I’m thinking I should respond to his letter, “I got your letter.” (Hey, he didn’t say how I had to respond by August 10th!) Seriously though, I thought of: “I have strong and compelling evidence that proves I am not at fault in this matter. If you decided to persue this in court I will have no recourse but to file a countersuit for legal fees, personal expenses, puntive damages, damages for libel and/or slander and any physical or mental damages that may result from your actions in this matter; as you know, or should know that your charges are false.”

But of course, I’ll see what the insurance company has to say first.

“I have strong and compelling evidence that proves I am not at fault in this matter. If you decided to persue this in court I will have no recourse but to file a countersuit for legal fees, personal expenses, puntive damages, damages for libel and/or slander and any physical or mental damages that may result from your actions in this matter; as you know, or should know that your charges are false.”
Don’t do it. It might make you feel better but it’s not going to intimidate the other fellow. It’s more likely to rile him up. “Don’t mud-wrestle with a pig – you get dirty, and he likes it.”

P.S. You’re no more likely to ever recover any of that stuff from him than he is from you, anyway. Like love letters to mistresses, that letter won’t necessarily sound so good when you are reading it to the jury.

Why is he even involved at this stage of the game in contacting you directly? That he would be jumping the gun like this with legal threats (sans a lawyer) speaks to impatience and/or confusion. Per the other responses it sounds like car #3 just isn’t that familar with the accident insurance drill and may be frustrated or confused about proper insurance etiquette and procedure. If his insurance company can’t collect from the car #1 driver they should be talking with your insurance company not you. Has his insurance company told him that they won’t pay? (not likely). It might be possible (for whatever reason) that he has not contacted his insurance company. I repeat that there is something odd here and the less said by you to him, at this point, the better.

I had something similar happen to me when I dinged a person’s bumper in a company parking lot a few years ago and left a note. We exchanged insurance info and I told him it would be handled by the insurance companies. After about 4 days he started calling me wondering why he hadn’t gotten his check yet. He never repaired the ding BTW he just kept the $ 600 in cash ;).

A polite note to him that you have forwarded his letter to your insurance company for review and that any further correspondence should be directed to them at the following address, should suffice if you feel you need to respond.

A similar thing once happened to my wife, who was stopped at a red light when a guy 3 cars behind hit the guy 2 cars behind who hit the guy 1 car behind, who hit my wife. About a year or so later, we got a letter from a law firm representing the guy 2 cars back (or 1 - I forget) saying that they were suing us. I called up the law firm, demanding an explanation. They said they had a policy of suing everyone involved in the accident and letting the courts figure it out. I was annoyed because I had to go down to the police station and get an accident report, but suffered no other consequences. The insurance lawyers took care of the case.

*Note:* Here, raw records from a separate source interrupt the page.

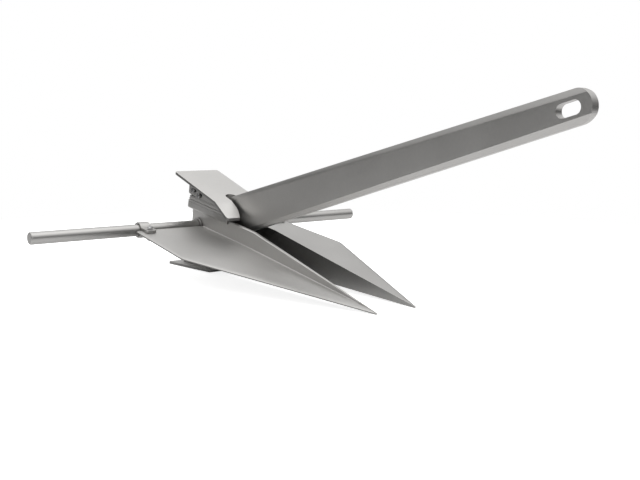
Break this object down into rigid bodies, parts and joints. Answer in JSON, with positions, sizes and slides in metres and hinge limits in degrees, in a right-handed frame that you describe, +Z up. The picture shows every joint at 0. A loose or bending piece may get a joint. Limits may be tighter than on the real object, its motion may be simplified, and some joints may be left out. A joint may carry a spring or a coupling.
{
  "type": "boat anchor",
  "caption": "Light alloy boat anchor with two flat pointed flukes, a round cross bar, a boxed crown with bent palms, and a long bevelled shank that swings about the bar to either side.",
  "frame": {"origin": "middle of the underside of the whole anchor's bounding box, on the floor it stands on", "axes": "+X along the stock, +Y forward from the crown towards the fluke tips and the shank's eye, +Z up"},
  "size_m": [0.66, 0.8472, 0.3013],
  "materials": {
    "anodised_plate": "fine matte anodised plate and extrusion, light grey",
    "anodised_bar": "satin drawn bar and clips, light grey",
    "stainless": "bright stainless fasteners",
    "nylon": "dark nylon sleeve and insulating washers"
  },
  "bodies": {
    "crown_and_flukes": {"clip_bolt_left": "stainless", "clip_bolt_right": "stainless", "clip_nut_left": "stainless", "clip_nut_right": "stainless", "clip_washer_lower_left": "stainless", "clip_washer_lower_right": "stainless", "clip_washer_upper_left": "stainless", "clip_washer_upper_right": "stainless", "crown_bolt_left_bottom_1": "stainless", "crown_bolt_left_bottom_2": "stainless", "crown_bolt_left_top_1": "stainless", "crown_bolt_left_top_2": "stainless", "crown_bolt_right_bottom_1": "stainless", "crown_bolt_right_bottom_2": "stainless", "crown_bolt_right_top_1": "stainless", "crown_bolt_right_top_2": "stainless", "crown_nut_left_bottom_1": "stainless", "crown_nut_left_bottom_2": "stainless", "crown_nut_left_top_1": "stainless", "crown_nut_left_top_2": "stainless", "crown_nut_right_bottom_1": "stainless", "crown_nut_right_bottom_2": "stainless", "crown_nut_right_top_1": "stainless", "crown_nut_right_top_2": "stainless", "crown_rail_left_bottom": "anodised_plate", "crown_rail_left_top": "anodised_plate", "crown_rail_right_bottom": "anodised_plate", "crown_rail_right_top": "anodised_plate", "crown_washer_left_bottom_1": "nylon", "crown_washer_left_bottom_2": "nylon", "crown_washer_left_top_1": "nylon", "crown_washer_left_top_2": "nylon", "crown_washer_right_bottom_1": "nylon", "crown_washer_right_bottom_2": "nylon", "crown_washer_right_top_1": "nylon", "crown_washer_right_top_2": "nylon", "fluke_left": "anodised_plate", "fluke_right": "anodised_plate", "palm_bottom": "anodised_plate", "palm_flange_left_bottom": "anodised_plate", "palm_flange_left_top": "anodised_plate", "palm_flange_right_bottom": "anodised_plate", "palm_flange_right_top": "anodised_plate", "palm_top": "anodised_plate", "stock": "anodised_bar", "stock_bush_left": "anodised_bar", "stock_bush_right": "anodised_bar", "stock_clip_left": "anodised_bar", "stock_clip_right": "anodised_bar"},
    "shank": {"shank": "anodised_plate", "pivot_sleeve": "nylon"}
  },
  "joints": [
    {"name": "shank_pivot", "type": "hinge", "parent": "crown_and_flukes", "child": "shank", "pos_m": [0, -0.35175, 0.07502], "axis": [1, 0, 0], "range_deg": [-48.7, 0.5]}
  ]
}
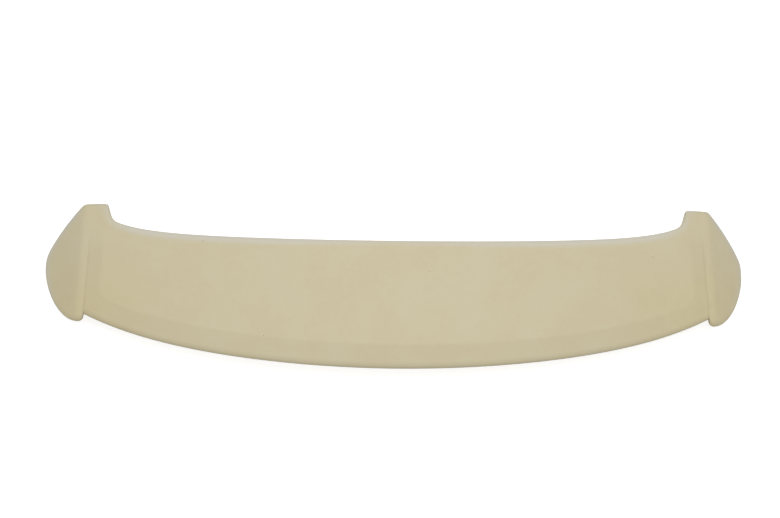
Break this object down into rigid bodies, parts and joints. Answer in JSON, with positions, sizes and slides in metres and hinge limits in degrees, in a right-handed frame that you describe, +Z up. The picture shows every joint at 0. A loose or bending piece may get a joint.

I sent a letter to the State Supreme Court (which regulates lawyers) complainig about it, but they couldn’t look into it while the case was pending. And after it was over I didn’t have the energy to look into it again.

I would suggest you do not get a lawyer. But make sure your insurance company is aware of the suit, the facts, and has a copy of the police report. Then forget about it.

I used to live in CA and I believe the law is fairly simple…no matter what the reason, you hit the car in front of you and that makes you liable.
HOWEVER, the cause of you hitting the car was of course the dingbat who hit you from behind, so you are in the unfortunate position of suing her for the damages to your car and then suing for the damages your car did to the car in front of you…does that make any sense?
It is supposedly a standard practice and most insurance companies calculate it into the insurance payments. Most people do not even realize the insurance company had to double-dip to get paid for the damages to your car, as well as pay for damages your car made to the drive in front of you.
In any case, even though you were un-Lucky Pierre in the middle, the odds of you personally ever having to pay a penny to the driver in front of you is close to nil. That is unless they re-convene the brain-dead O.J. jury to hear the case…

I’m with the others who feel you shouldn’t send this letter. But if you still feel like sending it, I suggest you tone it down a few notches. Saying that you’re going to countersue for “libel and/or slander” will probably give him the idea that you don’t really know what you’re talking about. And you definitely want him to take your threats seriously, so I suggest you stick with legitimate ones. IANAL, but it sounds like the letter he sent you wouldn’t qualify as libel (and definitely not slander!).